İsmi başta baya komik geldi. Kral Übü mü? Nedir, ne değildir? Konuyu bilmiyordum. Davet üzerine gittim, ben giderken birkaç arkadaşımı da davet ettim çünkü tiyatroları desteklemek gerek. Yalan yok, beklentim çok yüksek değildi çünkü duymamıştım. Amadeus‘a giderken ya da başka ismi duyulmuş oyunlara az – çok bir beklenti ile gidiyorsunuz.
Oyun o kadar dinamik ve hareketli ki dikkatiniz asla dağılmıyor. Konuşmalar, diyaloglar, danslar, koşturmacalar her şey su misali akıp gidiyor. Belki de en güzeli müzikler çünkü ekip müziğini de kendi yapıyor. Farklı öğelerin, durumların olduğu bu kadar hareketli oyunu tek perdede çıkarmak gerçekten büyük iş. Tebrik etmemek, emeğe saygı duymamak imkânsız. Diyaloglar hem eskilerden hem günümüzden pek çok esintiyi, anektodu, dokundurmayı da içermiyor değil. Bir iki yerde gülmekten yerlere yattım desem yalan olmaz. Gözümden yaş geldi, yaş! Hem düşündürüyor hem eğlendiriyor. Sanat tarafına bakarsanız, bir baş tacımız var. Yetmez mi!? Polonya Kralı’nın haşmetli tacı. Çok değerli. Gerisi teferruat. 🙂
Tüm ekibin isimlerini burada tek tek yazmam gerekir ama siz okuyanları sıkmayacağım. Buraya iliştirdim, işte o güzel ekibe siz bakarsınız. Gittiğimizde kapalı gişeydi. Farklı farklı tiyatrolarda oynuyormuş. İleride bilet bulamayacaksınız, bizden uyarması. Sonra “Vay efendim, uyarmadınız.” olmasın!
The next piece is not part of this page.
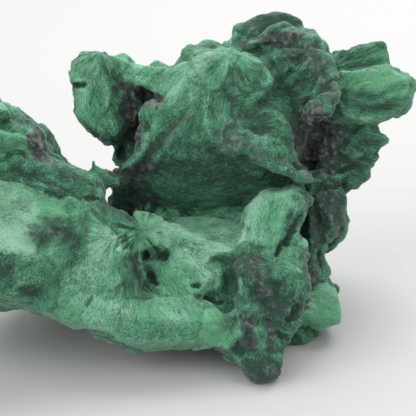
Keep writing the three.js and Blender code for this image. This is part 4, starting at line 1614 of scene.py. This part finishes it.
@dataclass(frozen=True)
class Studio:
    """The plain floor, soft light and camera.

    Attributes:
        face: the stone's face frame.
        floor_size: half the floor's width, in metres.
        floor_colour: the floor's colour.
        sky: strength of the light from all round.
        aim: the point that the lamps face, in metres.
        lamps: the lamps.
        lens: the camera's focal length, in mm.
        sensor: the width of its sensor, in mm.
        clip: the nearest and farthest that it sees, in metres.
    """

    face: Face
    floor_size: float = 2.0
    floor_colour: Colour = (0.53, 0.53, 0.528, 1)
    sky: float = 0.43
    aim: Triple = (0.0, 0.0, 0.03)
    lamps: tuple[Lamp, ...] = (
        Lamp("key", (0.12, 0.34, 0.57), 0.7, 5.8),
        Lamp("fill", (-0.46, -0.34, 0.36), 0.6, 3.2),
        Lamp("edge", (0.46, -0.34, 0.40), 0.6, 1.6),
    )
    lens: float = 120.0
    sensor: float = 36.0
    clip: Pair = (0.01, 10.0)

    def floor(self) -> None:
        """Lays a pale floor under the stone."""
        form = bmesh.new()
        bmesh.ops.create_grid(form, x_segments=1, y_segments=1, size=self.floor_size)
        mesh = bpy.data.meshes.new("floor")
        form.to_mesh(mesh)
        form.free()
        shader = Shader("floor")
        plain_finish = shader.node("BsdfPrincipled", Base_Color=self.floor_colour, Roughness=0.9)
        mesh.materials.append(shader.dressed(plain_finish))
        object_of("floor", mesh)

    def lights(self) -> None:
        """Sets the sky and the lamps."""
        world = bpy.data.worlds.new("studio")
        world.use_nodes = True
        sky = world.node_tree.nodes["Background"]
        sky.inputs["Color"].default_value = (1, 1, 1, 1)
        sky.inputs["Strength"].default_value = self.sky
        bpy.context.scene.world = world
        for lamp in self.lamps:
            lamp.hang(self.aim)
        bpy.context.scene.view_settings.view_transform = "Standard"

    def camera(self) -> None:
        """Places the camera square to the stone's face."""
        camera = bpy.data.cameras.new("camera")
        camera.lens, camera.sensor_width = self.lens, self.sensor
        camera.clip_start, camera.clip_end = self.clip
        eye = object_of("camera", camera)
        eye.location = Vector(self.face.outward(np.array((0.0, -EYE, 0.0)))) * MM
        eye.rotation_euler = (math.pi / 2 - LEAN, 0, 0)
        bpy.context.scene.camera = eye


def main() -> None:
    """Builds the stone, its splinters and the studio, and logs the triangles of each piece."""
    logging.basicConfig(level=logging.INFO, format="%(message)s")
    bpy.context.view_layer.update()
    face = Face(*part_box("malachite"))
    finish = Malachite()
    stone = Stone(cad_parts["malachite"], face)
    body = stone.build(finish)
    splinters = Splinters(body, stone.fibres).build(finish)
    for piece in (body, splinters):
        log.info("%s: %d triangles", piece.name, triangles(piece.data))
    studio = Studio(face)
    studio.floor()
    studio.lights()
    studio.camera()


if __name__ == "__main__":
    main()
Yeni sezonda da oynayacak.
Kıssadan hisse: Bir daha olsa bir daha gidilir dediğimiz türden bir oyundu. Akabinde internette çok güzel yorumları okuduğumda bu oyunun ne kadar daha iyi yerlerde olacağına inancım pekişti. Teşekkürler Übücüğüm. Harika vakit geçirdik. İyi ki varsınız.
E biz en başında izlemiştik diye havamızı da atarız. O da bizim hakkımız. Eyvallah.